- **Given instruction**
Copy nothing but the lines below running from the line containing "for name, make" through the line containing "low, high = Vector((1e9,)", both end lines included.

- **Information supplied**
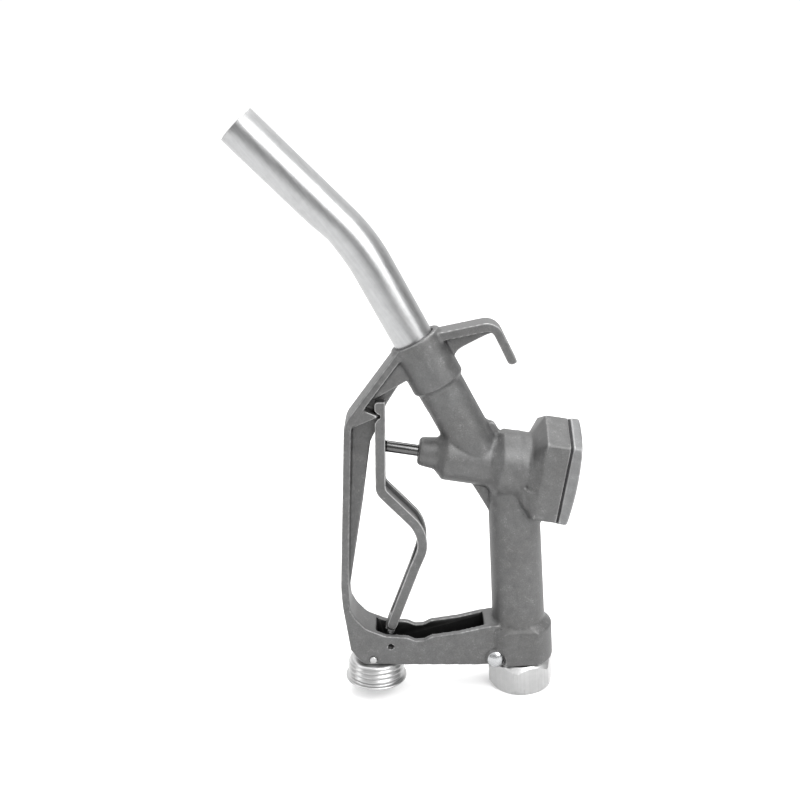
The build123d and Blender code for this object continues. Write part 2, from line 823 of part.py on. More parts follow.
def swivel_ring():
    inner = spigot_radius - ring_section + ring_slack
    return o_ring(Plane.XY.offset(swivel_ring_height()), inner, ring_section - ring_slack)


def inlet_gasket():
    start = inlet_thread_depth
    thickness = seat_recess_depth - strainer_flange
    return ring(Plane.XY.offset(start), seat_recess_radius - socket_gap, flow_radius, thickness)


def inlet_strainer():
    top = inlet_thread_depth + seat_recess_depth
    flange = ring(Plane.XY.offset(top - strainer_flange), seat_recess_radius - socket_gap,
                  strainer_radius - strainer_wall, strainer_flange)
    cup = rod(Plane.XY.offset(top - strainer_flange), strainer_radius, strainer_height)
    cup -= rod(Plane.XY.offset(top - strainer_flange), strainer_radius - strainer_wall,
               strainer_height - strainer_wall)
    slots = None
    for row in range(4):
        for turn in range(4):
            at = Pos(0, 0, top + 5 + row * 7) * Rot(0, 0, turn * 45 + row * 22.5)
            cut = at * Box(strainer_radius * 3, 2.0, 4.4)
            slots = cut if slots is None else slots + cut
    return flange + (cup - slots)


def swivel_pin():
    """The retaining pin: a domed head in front, a small peened head behind."""
    depth = pin_seat_depth()
    start = Plane(origin=(pin_x(), -depth, retainer_height), z_dir=(0, 1, 0))
    shank = rod(start, retainer_radius, depth * 2)
    bulge = (dome_radius ** 2 + dome_height ** 2) / (2 * dome_height)
    ball = Pos(pin_x(), -depth - dome_height + bulge, retainer_height) * Sphere(bulge)
    front = Plane(origin=(pin_x(), -depth - dome_height - 1, retainer_height), z_dir=(0, 1, 0))
    dome = ball & rod(front, dome_radius, dome_height + 1)
    behind = Plane(origin=(pin_x(), depth, retainer_height), z_dir=(0, 1, 0))
    peened = taper(behind, retainer_radius + 1.2, retainer_radius + 0.2, 1.2)
    return shank + dome + peened


# foot cap

def foot_cap():
    """A spun cap with rolled ridges, open below."""
    top = foot_plane(-0.1)
    down = Plane(origin=top.origin, x_dir=top.x_dir, z_dir=top.z_dir * -1)
    shell = rod(down, cap_radius, cap_height - cap_bead_radius)
    shell = fillet(shell.edges().filter_by(GeomType.CIRCLE).sort_by(Axis.Z)[-1], 2.0)
    for number in range(cap_ridges):
        height = 3.9 + number * cap_ridge_pitch
        shell += foot_plane(-height) * Torus(cap_radius - 0.3, cap_ridge_radius)
    rim = foot_plane(-cap_height + cap_bead_radius * 0.4)
    shell += ring(rim, cap_rim_radius, cap_radius - cap_wall, cap_bead_radius * 1.2)
    shell += foot_plane(-cap_height + cap_bead_radius) * Torus(cap_rim_radius, cap_bead_radius)
    inside = Plane(origin=foot_plane(-cap_height - 1).origin, x_dir=top.x_dir, z_dir=top.z_dir)
    shell -= rod(inside, cap_radius - cap_wall, cap_height - cap_wall + 0.9)
    shell -= rod(foot_plane(-cap_height), plug_radius + socket_gap, cap_height + 1)
    return shell


def foot_plug():
    """The stud that carries the cap: a head inside the cap and a shank in the bracket."""
    shank = rod(foot_plane(-cap_wall - 0.15), plug_radius, plug_rise + cap_wall)
    head = rod(foot_plane(-cap_wall - 0.15 - plug_head_height), plug_head_radius, plug_head_height)
    at = foot_pin_place()
    return shank + head - cross_rod(at.X, at.Z, foot_pin_radius + socket_gap)


def foot_pin():
    at = foot_pin_place()
    start = Plane(origin=(at.X, -bracket_width / 2 - 0.4, at.Z), z_dir=(0, 1, 0))
    pin = rod(start, foot_pin_radius, bracket_width + 0.8)
    return chamfer(pin.edges().filter_by(GeomType.CIRCLE), 0.35)


# files

def write_parts():
    pieces = {
        "body_casting": body_casting,
        "spout_tube": spout_tube,
        "spout_o_ring": spout_ring,
        "spout_grub_screw": spout_grub,
        "valve_cover": valve_cover,
        "cover_gasket": cover_gasket,
        "cover_screws": cover_screws,
        "spring_guide": spring_guide,
        "valve_seat": valve_seat,
        "valve_stem": valve_stem,
        "seal_washer": seal_washer,
        "poppet_seal": poppet_seal,
        "poppet": poppet,
        "stem_nut": stem_nut,
        "main_spring": main_spring,
        "gland_bush": gland_bush,
        "stem_packing": stem_packing,
        "gland_circlip": gland_circlip,
        "lever": lever,
        "swivel_nut": swivel_nut,
        "swivel_o_ring": swivel_ring,
        "inlet_gasket": inlet_gasket,
        "inlet_strainer": inlet_strainer,
        "swivel_pin": swivel_pin,
        "foot_cap": foot_cap,
        "foot_plug": foot_plug,
        "foot_pin": foot_pin,
    }
    os.makedirs("parts", exist_ok=True)
    for name, make in pieces.items():
        shape = make()
        export_step(shape, f"parts/{name}.step")
        print(name, round(shape.volume, 1))


write_parts()
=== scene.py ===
import json
import math
import bpy
import numpy as np
from mathutils import Matrix, Vector


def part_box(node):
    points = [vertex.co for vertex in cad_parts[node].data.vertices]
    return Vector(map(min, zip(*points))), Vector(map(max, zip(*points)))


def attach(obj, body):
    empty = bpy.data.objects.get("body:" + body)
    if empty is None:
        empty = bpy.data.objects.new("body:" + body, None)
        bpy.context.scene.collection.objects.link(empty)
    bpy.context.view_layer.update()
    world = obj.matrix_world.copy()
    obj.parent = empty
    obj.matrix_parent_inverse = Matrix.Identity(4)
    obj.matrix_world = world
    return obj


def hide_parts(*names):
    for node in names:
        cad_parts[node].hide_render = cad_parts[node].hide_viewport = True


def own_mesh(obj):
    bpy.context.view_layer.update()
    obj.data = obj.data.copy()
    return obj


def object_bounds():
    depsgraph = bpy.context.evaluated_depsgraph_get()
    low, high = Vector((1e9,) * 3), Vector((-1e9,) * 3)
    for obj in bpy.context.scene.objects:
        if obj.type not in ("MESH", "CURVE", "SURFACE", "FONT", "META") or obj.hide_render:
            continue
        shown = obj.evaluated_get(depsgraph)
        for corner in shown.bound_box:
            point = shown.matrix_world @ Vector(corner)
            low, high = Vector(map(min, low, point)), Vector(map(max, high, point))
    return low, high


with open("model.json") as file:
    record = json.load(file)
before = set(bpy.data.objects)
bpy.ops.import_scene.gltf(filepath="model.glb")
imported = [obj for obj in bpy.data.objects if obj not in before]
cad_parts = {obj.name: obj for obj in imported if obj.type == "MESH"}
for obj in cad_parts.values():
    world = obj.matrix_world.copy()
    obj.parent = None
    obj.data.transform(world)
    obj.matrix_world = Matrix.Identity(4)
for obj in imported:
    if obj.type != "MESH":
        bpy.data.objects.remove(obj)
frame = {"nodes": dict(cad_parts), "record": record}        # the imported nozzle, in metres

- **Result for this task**
    for name, make in pieces.items():
        shape = make()
        export_step(shape, f"parts/{name}.step")
        print(name, round(shape.volume, 1))


write_parts()
=== scene.py ===
import json
import math
import bpy
import numpy as np
from mathutils import Matrix, Vector


def part_box(node):
    points = [vertex.co for vertex in cad_parts[node].data.vertices]
    return Vector(map(min, zip(*points))), Vector(map(max, zip(*points)))


def attach(obj, body):
    empty = bpy.data.objects.get("body:" + body)
    if empty is None:
        empty = bpy.data.objects.new("body:" + body, None)
        bpy.context.scene.collection.objects.link(empty)
    bpy.context.view_layer.update()
    world = obj.matrix_world.copy()
    obj.parent = empty
    obj.matrix_parent_inverse = Matrix.Identity(4)
    obj.matrix_world = world
    return obj


def hide_parts(*names):
    for node in names:
        cad_parts[node].hide_render = cad_parts[node].hide_viewport = True


def own_mesh(obj):
    bpy.context.view_layer.update()
    obj.data = obj.data.copy()
    return obj


def object_bounds():
    depsgraph = bpy.context.evaluated_depsgraph_get()
    low, high = Vector((1e9,) * 3), Vector((-1e9,) * 3)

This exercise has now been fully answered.